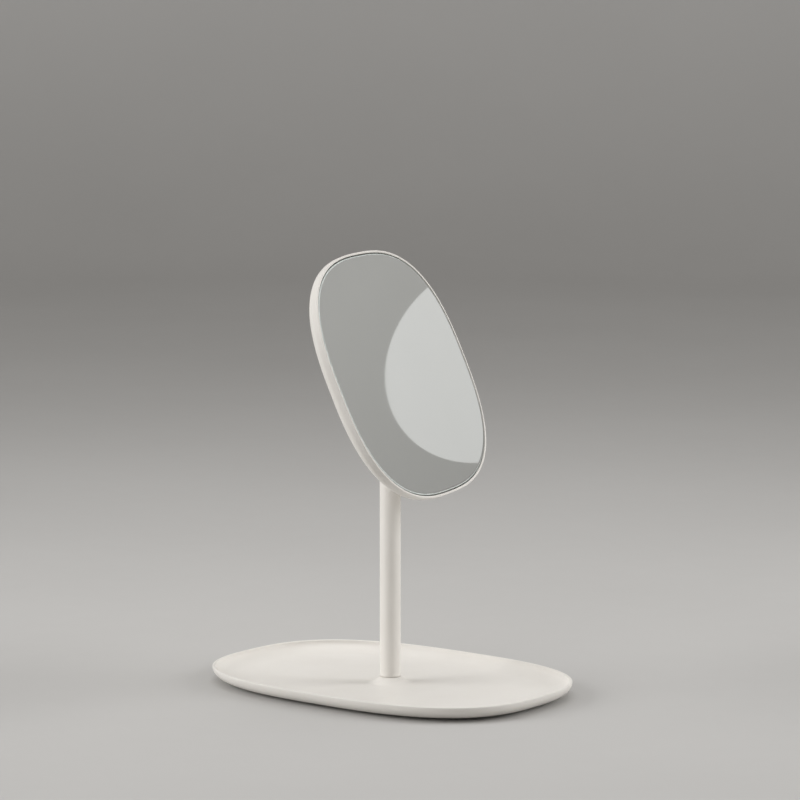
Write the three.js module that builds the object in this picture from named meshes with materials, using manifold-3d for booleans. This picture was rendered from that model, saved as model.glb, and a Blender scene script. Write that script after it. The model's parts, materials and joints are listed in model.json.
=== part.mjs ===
// Countertop mirror: a pressed steel tray, a round tube stem and a tilting, swivelling mirror head.
// Millimetres, +Z up. The origin is on the stem's axis, on the plane that the base pad rests on,
// and the tray's long side lies along X.

import * as THREE from 'three';
import { mergeVertices } from 'three/addons/utils/BufferGeometryUtils.js';
import Module from 'manifold-3d';

// ---------------------------------------------------------------- driving dimensions

// Tray: a rounded oblong dish pressed from one sheet.
const TRAY = { halfLength: 120.5, halfWidth: 82.7, power: 2.76 };
const SHEET = 2.0;
const PAD_THICKNESS = 1.4;
const FLOOR_TOP = PAD_THICKNESS + SHEET;
const RIM_TOP = 10.4;
const RIM_EDGE = 1.8;
const RIM_ROUND = 0.7;
const INNER_FILLET_RUN = 15;
const OUTER_FILLET_RUN = 11;
const PAD_INSET = 15;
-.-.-
YOUR GOAL: Starting at the top of the data above, repeat every line exactly until the line containing "import Module from 'manifold-3d';" has been given, then stop.

OUTPUT:
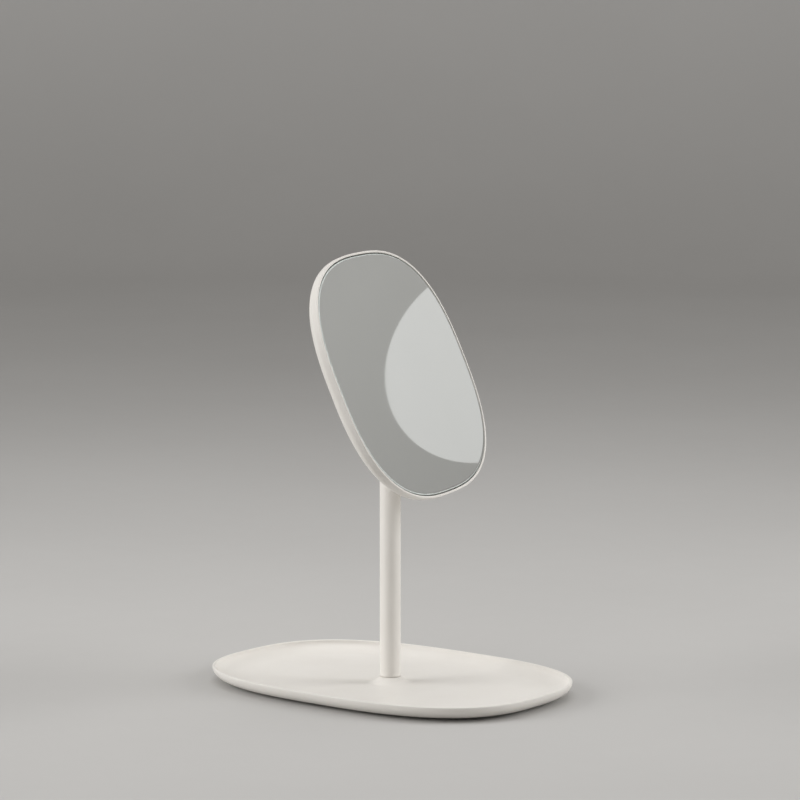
Write the three.js module that builds the object in this picture from named meshes with materials, using manifold-3d for booleans. This picture was rendered from that model, saved as model.glb, and a Blender scene script. Write that script after it. The model's parts, materials and joints are listed in model.json.
=== part.mjs ===
// Countertop mirror: a pressed steel tray, a round tube stem and a tilting, swivelling mirror head.
// Millimetres, +Z up. The origin is on the stem's axis, on the plane that the base pad rests on,
// and the tray's long side lies along X.

import * as THREE from 'three';
import { mergeVertices } from 'three/addons/utils/BufferGeometryUtils.js';
import Module from 'manifold-3d';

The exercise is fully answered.